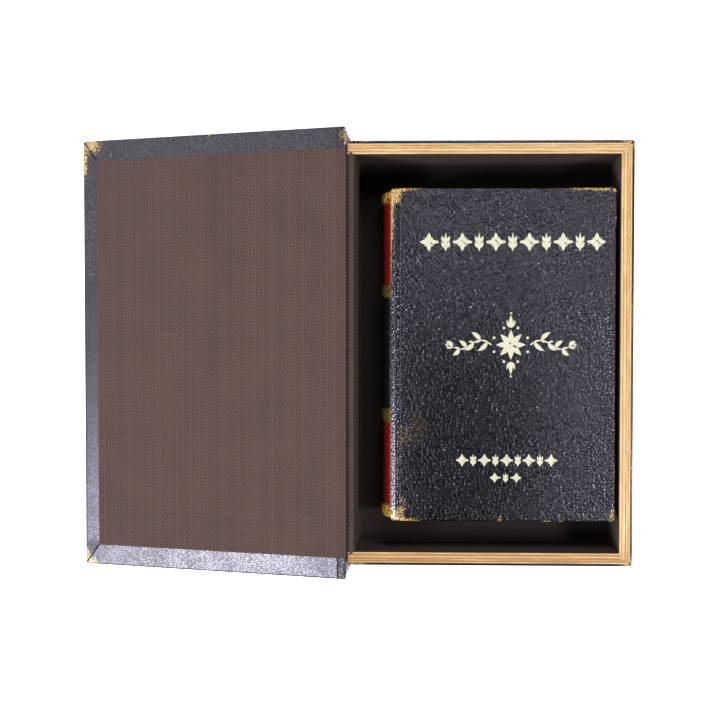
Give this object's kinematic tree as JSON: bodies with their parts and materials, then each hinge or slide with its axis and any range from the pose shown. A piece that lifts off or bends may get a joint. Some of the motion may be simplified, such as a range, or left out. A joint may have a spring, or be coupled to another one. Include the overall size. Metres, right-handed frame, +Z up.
{
  "type": "decorative book box",
  "caption": "Nesting faux-book boxes with hinged leather covers, rounded banded spines and gilt page edges, for papers and keepsakes.",
  "frame": {"origin": "centre of the large box's underside, on the surface it rests on", "axes": "+X from the spine to the fore edge, +Y to the head of the book, +Z up"},
  "size_m": [0.3497, 0.27, 0.0567],
  "materials": {
    "dark_leather": "grained, satin",
    "spine_leather": "grained, satin",
    "woven_fabric": "basket weave",
    "dark_lining": "matt",
    "gilt_paper": "soft metallic gold",
    "grey_board": "matt"
  },
  "bodies": {
    "large_tray": {"large_back_board": "grey_board", "large_back_leather": "dark_leather", "large_spine_core": "grey_board", "large_spine_leather": "spine_leather", "large_head_wall": "grey_board", "large_tail_wall": "grey_board", "large_fore_edge_wall": "grey_board", "large_spine_wall": "grey_board", "large_page_paper": "gilt_paper", "large_hinge_lining": "woven_fabric", "large_floor_board": "grey_board", "large_floor_lining": "dark_lining", "large_head_lining": "dark_lining", "large_tail_lining": "dark_lining", "large_fore_edge_lining": "dark_lining", "large_spine_lining": "dark_lining"},
    "large_cover": {"large_front_board": "grey_board", "large_front_leather": "dark_leather", "large_cover_lining": "woven_fabric"},
    "small_tray": {"small_back_board": "grey_board", "small_back_leather": "dark_leather", "small_spine_core": "grey_board", "small_spine_leather": "spine_leather", "small_head_wall": "grey_board", "small_tail_wall": "grey_board", "small_fore_edge_wall": "grey_board", "small_spine_wall": "grey_board", "small_page_paper": "gilt_paper", "small_hinge_lining": "woven_fabric", "small_floor_board": "grey_board", "small_floor_lining": "dark_lining", "small_head_lining": "dark_lining", "small_tail_lining": "dark_lining", "small_fore_edge_lining": "dark_lining", "small_spine_lining": "dark_lining"},
    "small_cover": {"small_front_board": "grey_board", "small_front_leather": "dark_leather", "small_cover_lining": "woven_fabric"}
  },
  "joints": [
    {"name": "large_cover_hinge", "type": "hinge", "parent": "large_tray", "child": "large_cover", "pos_m": [-0.08937, 0, 0.056], "axis": [0, 1, 0], "range_deg": [0, 197.08]},
    {"name": "small_box_lift", "type": "slide", "parent": "large_tray", "child": "small_tray", "axis": [0, 0, 1], "range_m": [0, 0.12]},
    {"name": "small_cover_hinge", "type": "hinge", "parent": "small_tray", "child": "small_cover", "pos_m": [-0.06198, -0.0006, 0.0475], "axis": [0, -1, 0], "range_deg": [0, 196.2]}
  ],
  "couplings": [
    {"joint": "small_cover_hinge", "follows": "small_box_lift", "rad_per_m": 28.535}
  ]
}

···

Using the data above, output each line exactly.

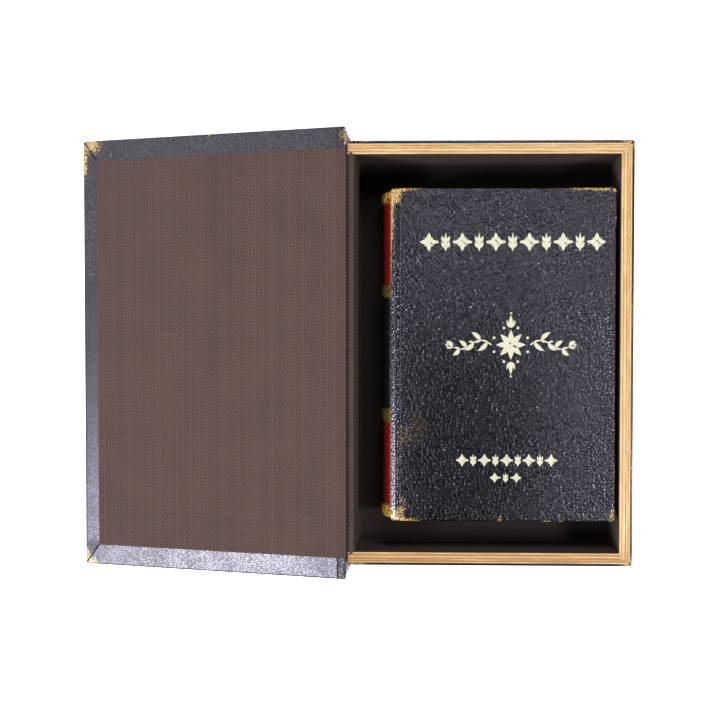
Give this object's kinematic tree as JSON: bodies with their parts and materials, then each hinge or slide with its axis and any range from the pose shown. A piece that lifts off or bends may get a joint. Some of the motion may be simplified, such as a range, or left out. A joint may have a spring, or be coupled to another one. Include the overall size. Metres, right-handed frame, +Z up.
{
  "type": "decorative book box",
  "caption": "Nesting faux-book boxes with hinged leather covers, rounded banded spines and gilt page edges, for papers and keepsakes.",
  "frame": {"origin": "centre of the large box's underside, on the surface it rests on", "axes": "+X from the spine to the fore edge, +Y to the head of the book, +Z up"},
  "size_m": [0.3497, 0.27, 0.0567],
  "materials": {
    "dark_leather": "grained, satin",
    "spine_leather": "grained, satin",
    "woven_fabric": "basket weave",
    "dark_lining": "matt",
    "gilt_paper": "soft metallic gold",
    "grey_board": "matt"
  },
  "bodies": {
    "large_tray": {"large_back_board": "grey_board", "large_back_leather": "dark_leather", "large_spine_core": "grey_board", "large_spine_leather": "spine_leather", "large_head_wall": "grey_board", "large_tail_wall": "grey_board", "large_fore_edge_wall": "grey_board", "large_spine_wall": "grey_board", "large_page_paper": "gilt_paper", "large_hinge_lining": "woven_fabric", "large_floor_board": "grey_board", "large_floor_lining": "dark_lining", "large_head_lining": "dark_lining", "large_tail_lining": "dark_lining", "large_fore_edge_lining": "dark_lining", "large_spine_lining": "dark_lining"},
    "large_cover": {"large_front_board": "grey_board", "large_front_leather": "dark_leather", "large_cover_lining": "woven_fabric"},
    "small_tray": {"small_back_board": "grey_board", "small_back_leather": "dark_leather", "small_spine_core": "grey_board", "small_spine_leather": "spine_leather", "small_head_wall": "grey_board", "small_tail_wall": "grey_board", "small_fore_edge_wall": "grey_board", "small_spine_wall": "grey_board", "small_page_paper": "gilt_paper", "small_hinge_lining": "woven_fabric", "small_floor_board": "grey_board", "small_floor_lining": "dark_lining", "small_head_lining": "dark_lining", "small_tail_lining": "dark_lining", "small_fore_edge_lining": "dark_lining", "small_spine_lining": "dark_lining"},
    "small_cover": {"small_front_board": "grey_board", "small_front_leather": "dark_leather", "small_cover_lining": "woven_fabric"}
  },
  "joints": [
    {"name": "large_cover_hinge", "type": "hinge", "parent": "large_tray", "child": "large_cover", "pos_m": [-0.08937, 0, 0.056], "axis": [0, 1, 0], "range_deg": [0, 197.08]},
    {"name": "small_box_lift", "type": "slide", "parent": "large_tray", "child": "small_tray", "axis": [0, 0, 1], "range_m": [0, 0.12]},
    {"name": "small_cover_hinge", "type": "hinge", "parent": "small_tray", "child": "small_cover", "pos_m": [-0.06198, -0.0006, 0.0475], "axis": [0, -1, 0], "range_deg": [0, 196.2]}
  ],
  "couplings": [
    {"joint": "small_cover_hinge", "follows": "small_box_lift", "rad_per_m": 28.535}
  ]
}